While the federal estate, gift and generation-skipping transfer tax laws impose a tax on transfers, disclaimers are not transfers for purposes of the tax laws. The disclaimed property is treated as if it had never been transferred to the person making the qualified disclaimer and no transfer taxes are imposed on the thwarted transfer to the disclaiming party.

Other Considerations

State law must be considered when using disclaimer planning. The law of the state of both the donor and the donee may impact the effectiveness of a disclaimer. Local conveyancing law, creditor protection laws and filing requirements all may impact whether a disclaimant has made an effective disclaimer.
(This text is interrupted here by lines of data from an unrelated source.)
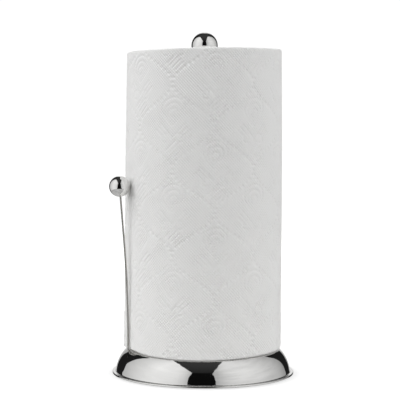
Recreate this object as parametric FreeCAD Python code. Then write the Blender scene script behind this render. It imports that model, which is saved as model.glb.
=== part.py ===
import FreeCAD, Part
import math
import os

# Countertop paper towel holder: a weighted, bell-shaped chrome base, a centre post with a ball
# finial, a sprung wire arm with a smaller ball, and the paper towel roll that it carries.
#
# Millimetres, +Z up. The origin is the middle of the underside, on the surface it stands on.
# The arm leans on the roll at ARM_AZIMUTH, seen from above and counted from +X.

Vector = FreeCAD.Vector
UP = Vector(0, 0, 1)
ORIGIN = Vector(0, 0, 0)

# ---------------------------------------------------------------- driving dimensions

# towel roll: a standard 11 inch kitchen roll on a cardboard core
ROLL_HEIGHT = 279.4
ROLL_RADIUS = 74.3
ROLL_BOTTOM_ROUND = 3.0
ROLL_TOP_ROUND = 1.5
CORE_INNER_RADIUS = 20.5
CORE_WALL = 1.7
CORE_GLUE_GAP = 0.05

# base shell: pressed steel bell, from the flat seat down to the rolled rim
SEAT_Z = 24.5
SHELL_WALL = 1.0
SHOULDER_ROUND = 5.0
FLANK_CENTRE_R = 50.9
FLANK_CENTRE_Z = -0.3
FLANK_ROUND = 32.1
FLARE_ROUND = 1.0
RIM_RADIUS = 86.2
RIM_BEAD_ROUND = 1.0
RIM_BOTTOM_Z = 0.4

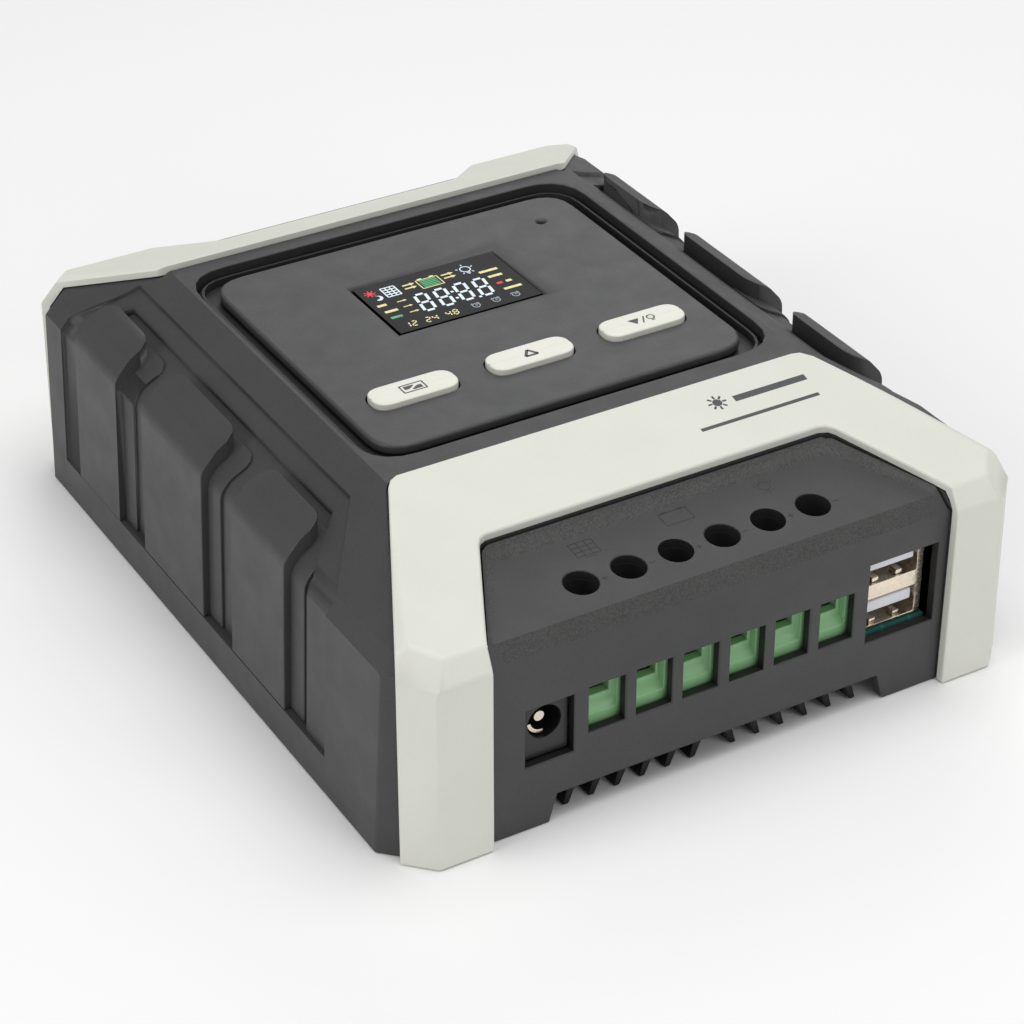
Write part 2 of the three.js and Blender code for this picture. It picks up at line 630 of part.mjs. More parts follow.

State law also may affect the ability to disclaim joint property held by spouses or other persons, particularly if there is no right to partition the property.

Conclusion

Clearly, there are many varied uses for disclaimers, not all of which are driven by tax considerations. While the use of a disclaimer can provide a wonderful planning opportunity, a disclaimer is only effective for its intended purpose if provided in a timely manner and if the intended original recipient does not accept any of the benefits of the disclaimed property. Accordingly, one is well advised to remember the nine-month deadline and the fact that the clock begins ticking at the date of the transfer creating the interest. Moreover, it is essential that one consult with a local lawyer to ascertain the impact of local laws on the use of disclaimers. Mindful of the requirements for an effective disclaimer, a knowledgeable attorney with a creative mind can use a disclaimer like a magical wand to meet the changing needs and objectives of families.